Investigating the role of the carbon tax and loss of power supply probability in sizing a hybrid energy system, economically and environmentally

Abstract

Today, the use of renewable energy-based hybrid energy systems is widely welcomed due to their reduced environmental impact. Therefore, it is vital to optimally design these systems in terms of economy, reliability, and CO2 emissions. This work presents a new method based on Newton's Law of Gravity to achieve the above goals. For this purpose, the role of the carbon tax and the loss of power supply probability (LPSP) in sizing the hybrid energy systems is evaluated. Hence, distinct combinations of wind turbines, photovoltaic panels, and diesel generators are optimized by providing single and multi-purpose functions. Also, to produce cleaner energy, the carbon tax is enacted as a penalty function to control CO2 emissions.

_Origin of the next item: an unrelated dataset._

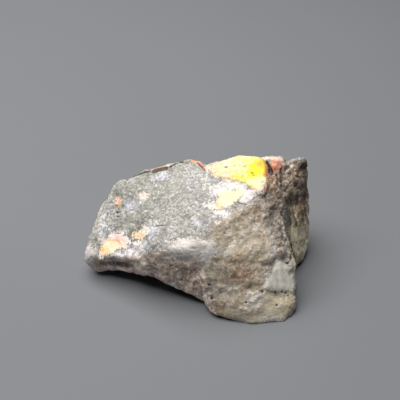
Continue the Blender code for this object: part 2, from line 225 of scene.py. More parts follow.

Furthermore, in this work, 45 cases are analyzed for achieving an optimal framework and some of the results obtained by the gravitational search algorithm (GSA) method are compared with the simulated annealing (SA) method. Therefore, according to the meteorological data, a PV/Wind/DG system with a total annual cost of 56,175 $/year and CO2 emission of 110,086 kg/year is suggested for the study area. In this case, by claiming a carbon tax of 0.05 $/kg, about 9 % of CO2 emission is prevented, and damage to human health is reduced by 8.9 %. Also, the outcomes display that more than 95 % of carbon dioxide emission is associated with using a diesel generator.